## TASK
From the entries that follow, pick out all lines holding "Blender".

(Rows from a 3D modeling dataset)
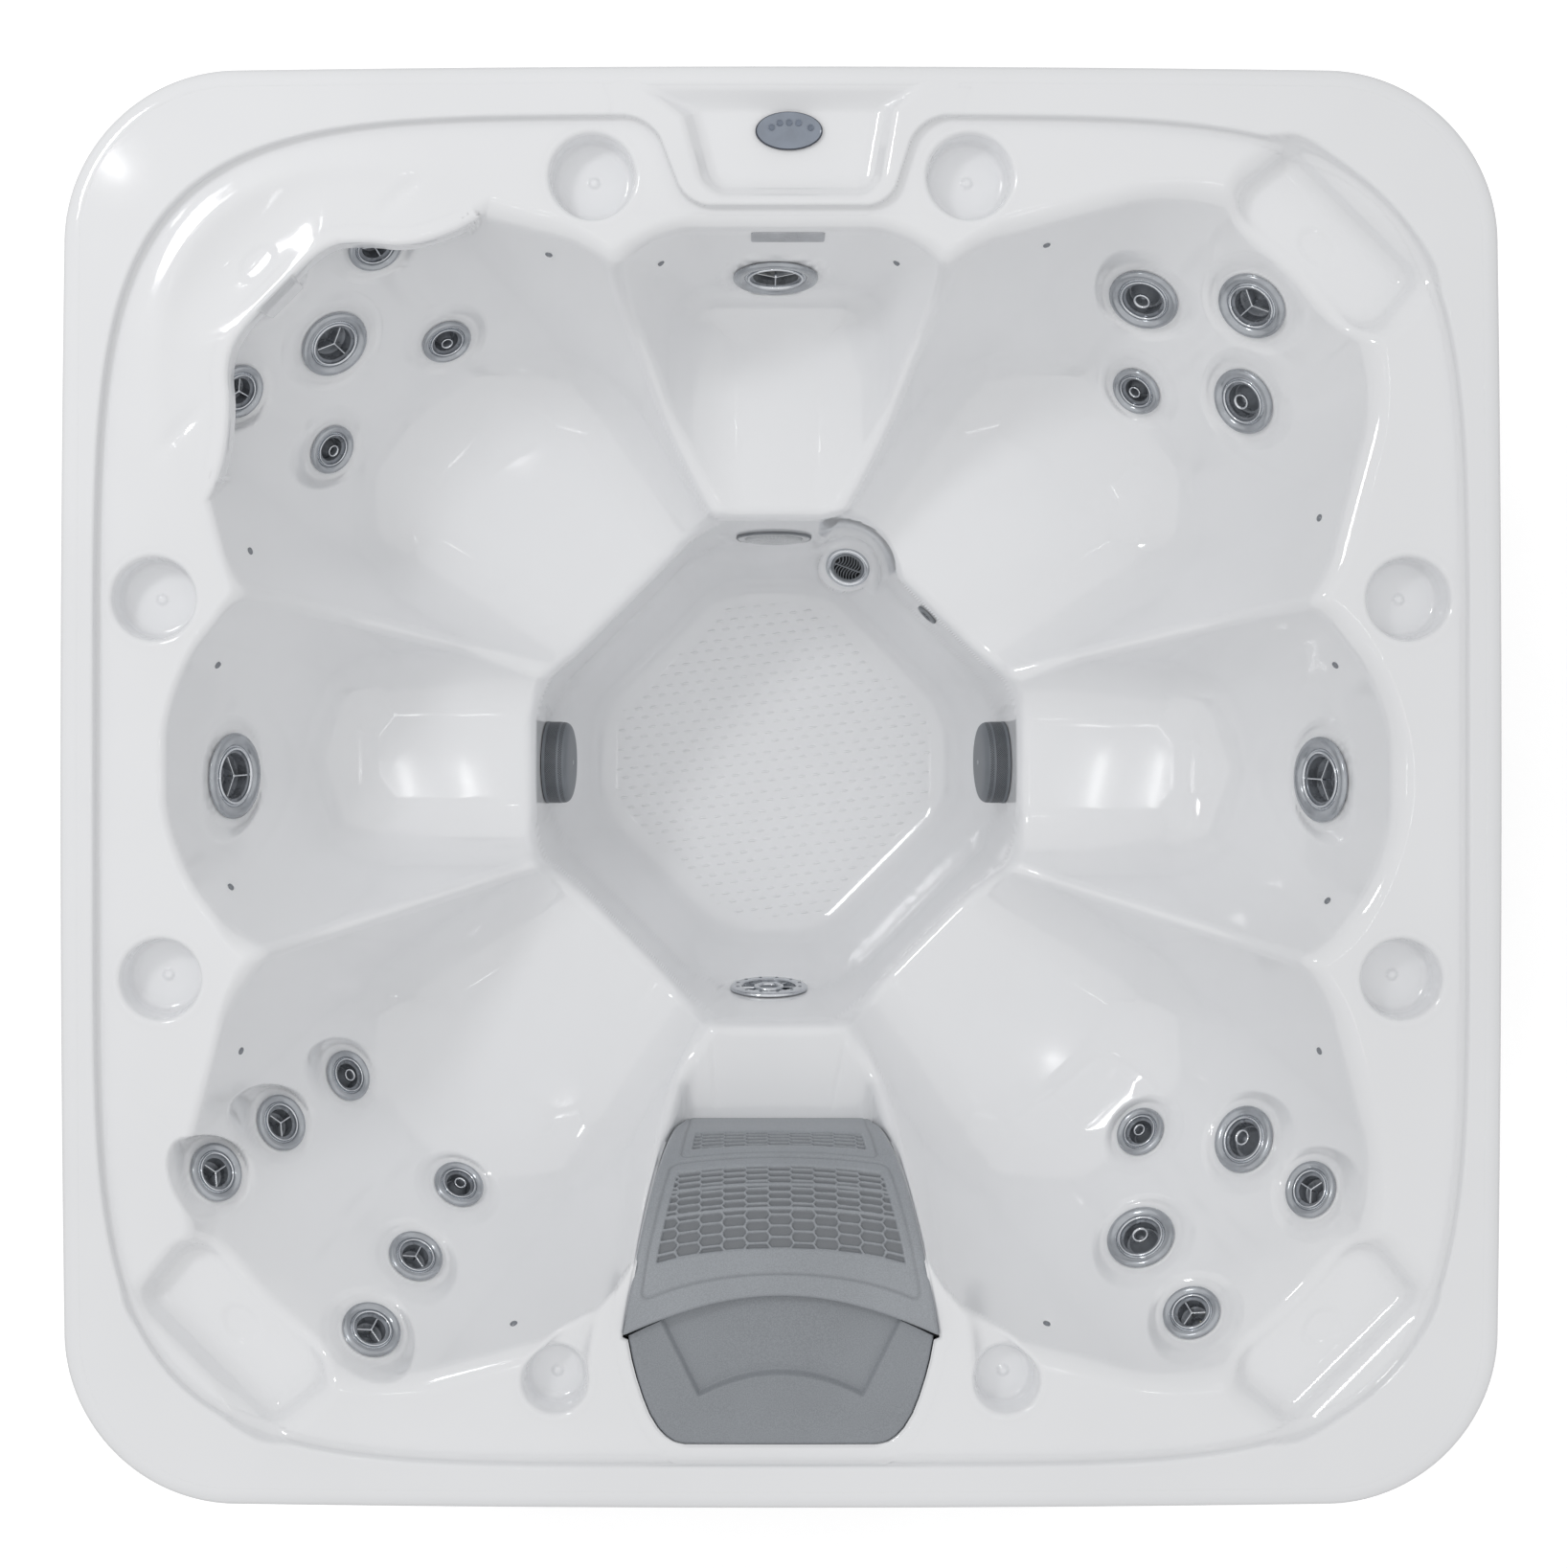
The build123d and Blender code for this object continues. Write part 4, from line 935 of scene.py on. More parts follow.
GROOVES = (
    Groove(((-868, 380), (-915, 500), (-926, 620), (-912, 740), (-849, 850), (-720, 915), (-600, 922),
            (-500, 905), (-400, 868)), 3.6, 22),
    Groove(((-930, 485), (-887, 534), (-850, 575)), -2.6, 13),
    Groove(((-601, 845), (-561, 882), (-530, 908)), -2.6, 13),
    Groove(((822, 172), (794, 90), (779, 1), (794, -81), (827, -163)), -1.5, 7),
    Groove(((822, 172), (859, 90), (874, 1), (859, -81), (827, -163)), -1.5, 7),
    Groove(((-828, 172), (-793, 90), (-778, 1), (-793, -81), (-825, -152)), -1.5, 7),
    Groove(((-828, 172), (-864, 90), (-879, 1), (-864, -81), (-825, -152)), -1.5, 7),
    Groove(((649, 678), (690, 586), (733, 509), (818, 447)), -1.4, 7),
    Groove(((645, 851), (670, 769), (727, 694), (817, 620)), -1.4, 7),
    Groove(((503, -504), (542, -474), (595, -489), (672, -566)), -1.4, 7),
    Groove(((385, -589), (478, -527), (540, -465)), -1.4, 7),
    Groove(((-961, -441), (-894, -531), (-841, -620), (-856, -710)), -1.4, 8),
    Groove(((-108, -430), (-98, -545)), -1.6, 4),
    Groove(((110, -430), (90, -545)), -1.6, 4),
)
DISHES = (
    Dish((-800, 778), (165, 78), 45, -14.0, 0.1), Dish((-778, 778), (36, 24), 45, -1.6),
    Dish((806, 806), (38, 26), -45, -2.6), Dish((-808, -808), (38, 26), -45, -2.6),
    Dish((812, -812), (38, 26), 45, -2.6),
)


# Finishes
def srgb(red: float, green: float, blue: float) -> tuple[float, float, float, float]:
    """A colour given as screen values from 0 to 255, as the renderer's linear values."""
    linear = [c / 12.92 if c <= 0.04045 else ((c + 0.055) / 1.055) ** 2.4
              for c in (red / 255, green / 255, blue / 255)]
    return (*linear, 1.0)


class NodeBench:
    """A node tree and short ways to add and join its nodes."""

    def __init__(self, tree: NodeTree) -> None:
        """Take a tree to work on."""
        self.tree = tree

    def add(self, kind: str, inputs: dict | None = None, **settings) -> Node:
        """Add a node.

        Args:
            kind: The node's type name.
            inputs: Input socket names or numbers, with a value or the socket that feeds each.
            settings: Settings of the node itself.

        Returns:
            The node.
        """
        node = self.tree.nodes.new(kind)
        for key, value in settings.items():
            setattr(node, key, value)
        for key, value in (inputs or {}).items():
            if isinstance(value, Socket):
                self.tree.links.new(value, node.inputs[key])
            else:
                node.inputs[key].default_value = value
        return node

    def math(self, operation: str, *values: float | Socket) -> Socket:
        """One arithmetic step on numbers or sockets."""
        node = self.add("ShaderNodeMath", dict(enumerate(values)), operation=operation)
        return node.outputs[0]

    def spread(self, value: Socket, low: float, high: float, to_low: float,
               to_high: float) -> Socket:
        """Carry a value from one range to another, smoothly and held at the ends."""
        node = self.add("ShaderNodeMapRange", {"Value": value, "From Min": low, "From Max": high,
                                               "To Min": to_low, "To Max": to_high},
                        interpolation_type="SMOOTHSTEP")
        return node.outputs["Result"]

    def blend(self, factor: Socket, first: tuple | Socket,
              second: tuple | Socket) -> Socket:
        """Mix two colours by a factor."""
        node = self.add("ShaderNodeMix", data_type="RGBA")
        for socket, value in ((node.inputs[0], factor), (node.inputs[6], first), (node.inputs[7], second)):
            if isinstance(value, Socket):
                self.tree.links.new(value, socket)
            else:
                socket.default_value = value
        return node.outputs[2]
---
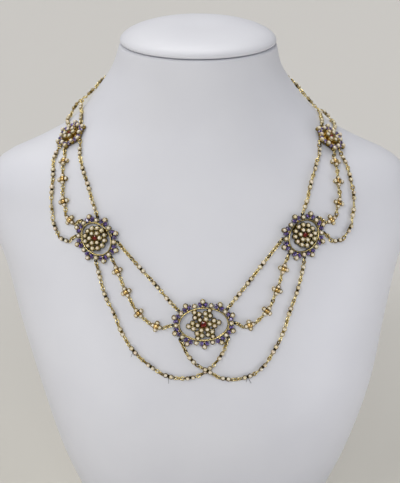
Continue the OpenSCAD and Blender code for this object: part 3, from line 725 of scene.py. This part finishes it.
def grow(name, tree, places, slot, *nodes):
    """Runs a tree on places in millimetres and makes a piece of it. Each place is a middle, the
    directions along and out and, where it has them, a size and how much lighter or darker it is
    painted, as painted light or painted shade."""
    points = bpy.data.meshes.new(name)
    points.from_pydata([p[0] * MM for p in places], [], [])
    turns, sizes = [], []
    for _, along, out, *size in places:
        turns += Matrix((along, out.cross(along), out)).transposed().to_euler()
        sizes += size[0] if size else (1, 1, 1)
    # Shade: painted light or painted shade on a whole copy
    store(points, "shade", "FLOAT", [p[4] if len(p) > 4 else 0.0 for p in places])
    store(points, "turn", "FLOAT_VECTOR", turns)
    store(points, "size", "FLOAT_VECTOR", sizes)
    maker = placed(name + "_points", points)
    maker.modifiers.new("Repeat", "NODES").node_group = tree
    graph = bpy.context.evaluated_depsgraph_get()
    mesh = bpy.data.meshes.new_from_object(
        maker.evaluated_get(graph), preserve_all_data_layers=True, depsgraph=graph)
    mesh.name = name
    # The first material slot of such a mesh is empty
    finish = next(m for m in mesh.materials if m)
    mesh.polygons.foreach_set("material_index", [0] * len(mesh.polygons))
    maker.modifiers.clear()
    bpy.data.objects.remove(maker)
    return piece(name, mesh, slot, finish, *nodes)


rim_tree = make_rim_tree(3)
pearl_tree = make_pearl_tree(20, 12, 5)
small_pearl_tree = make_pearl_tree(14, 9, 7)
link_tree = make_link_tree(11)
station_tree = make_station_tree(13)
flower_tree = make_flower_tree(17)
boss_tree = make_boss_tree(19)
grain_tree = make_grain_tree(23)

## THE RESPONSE
The build123d and Blender code for this object continues. Write part 4, from line 935 of scene.py on. More parts follow.
Continue the OpenSCAD and Blender code for this object: part 3, from line 725 of scene.py. This part finishes it.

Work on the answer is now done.